この決断の背景には、高度な政治判断があったと考えられる。仙台本藩に留まれば、他の多くの有力な伊達一門や重臣たちとの間で厳しい競争が続くだろう。それに対し、新たに立藩される支藩へ移り、その筆頭家老という確固たる地位を確保する方が、家の安泰と将来の繁栄に繋がると考えたのである。桑折貞長が築いた伊達家への多大な功績と、代々の忠勤が、その子孫にこのような新たな道を開いたと言える。
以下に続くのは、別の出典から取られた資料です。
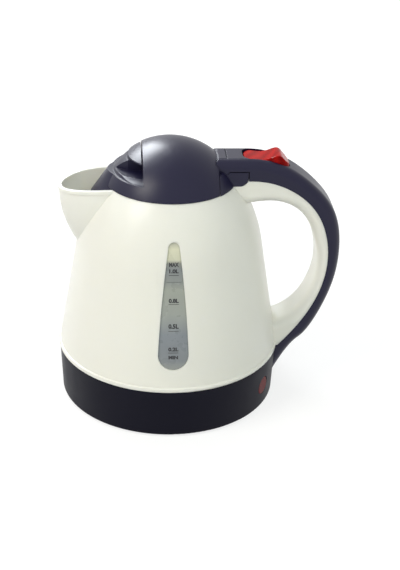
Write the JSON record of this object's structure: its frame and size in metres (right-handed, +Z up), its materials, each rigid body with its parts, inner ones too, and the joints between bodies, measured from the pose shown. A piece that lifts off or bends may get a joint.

以降、桑折氏は幕末に至るまで宇和島藩の城代家老職を世襲する名家として栄えた 11 。その栄華を偲ばせる「桑折氏武家長屋門」は、現在も宇和島城の登城口に移築され、市の有形文化財としてその姿を留めている 43

表2:桑折氏略系図(貞長から宇和島藩士まで)

_(出典:[1, 2, 36, 37, 38]などから作成)_


終章:桑折貞長の歴史的評価

桑折貞長の生涯を俯瞰するとき、彼は単なる一地方武将に留まらない、伊達家の歴史、ひいては戦国時代の奥羽の動向に深く関与した重要な人物であったことが明らかになる。彼の歴史的評価は、以下の三つの側面に集約することができる。

伊達家の守護者にして変革者

第一に、桑折貞長は伊達家の守護者であると同時に、その変革者であった。天文の乱において、彼は主君・稙宗に反旗を翻し、嫡男・晴宗を擁立するという大胆なクーデターを主導した。これは、一歩間違えれば自らと一族の破滅を招きかねない危険な賭けであったが、彼は伊達家の「骨抜き」を阻止するという大義を掲げ、これを成功させた。彼のこの決断と行動がなければ、伊達家は内部分裂と弱体化の末に、周辺勢力に呑み込まれていた可能性すらある。その意味で、彼は伊達家を存亡の危機から救った守護者であった。同時に、旧来の権力者である稙宗を排除し、晴宗を新たな当主、そして奥州探題という公的な権威の座に押し上げたことで、伊達家の権力構造を刷新し、次なる飛躍への道筋をつけた変革者でもあった。後の独眼竜・政宗の華々しい活躍も、貞長らが築いたこの新たな礎なくしてはあり得なかったであろう。

権力闘争を生き抜いた稀代の政治家

第二に、貞長は武勇に優れた武人であると同時に、権力の力学を熟知した稀代の政治家であった。天文の乱後の晴宗政権下では、同僚である中野・牧野一派の台頭を許し、本拠地を明け渡すなど一時的な雌伏を余儀なくされた。しかし、彼は短慮に走ることなく、主君が輝宗に代替わりするという政治的変動を好機と捉え、ライバルの失脚と共に再び権力の中枢へと返り咲いた。その生涯は、功績を挙げても安泰とは限らず、常に同僚との競争や主君の意向に左右される戦国大名家臣団の厳しさと、その中で生き抜くための忍耐力、そして潮目を見極める政治的嗅覚の重要性を如実に物語っている。

後世への礎を築いた一族の長

最後に、彼の功績は彼一代に留まらず、桑折一族の未来への確かな礎となった。彼が築き上げた伊達家における功績と高い家格は、孫・政長の戦死によって嫡流が断絶しかけるという最大の危機に瀕した際にも、一族を支え続けた。主君・政宗の裁定によって近しい姻戚から養子を迎え家名を存続させ、さらには新天地である伊予宇和島藩の筆頭家老という、分家における最高の地位を確保する道へと繋がった。これは、貞長の生涯にわたる忠勤と功績が、後世の子孫にまで恩恵をもたらした証左である。彼の生涯は、一個人の歴史に留まらず、戦国から江戸へと至る時代の大きな転換期を、一族が如何に生き抜き、その名を後世に伝えていったかを理解する上で、欠くことのできない重要な事例と言えるだろう。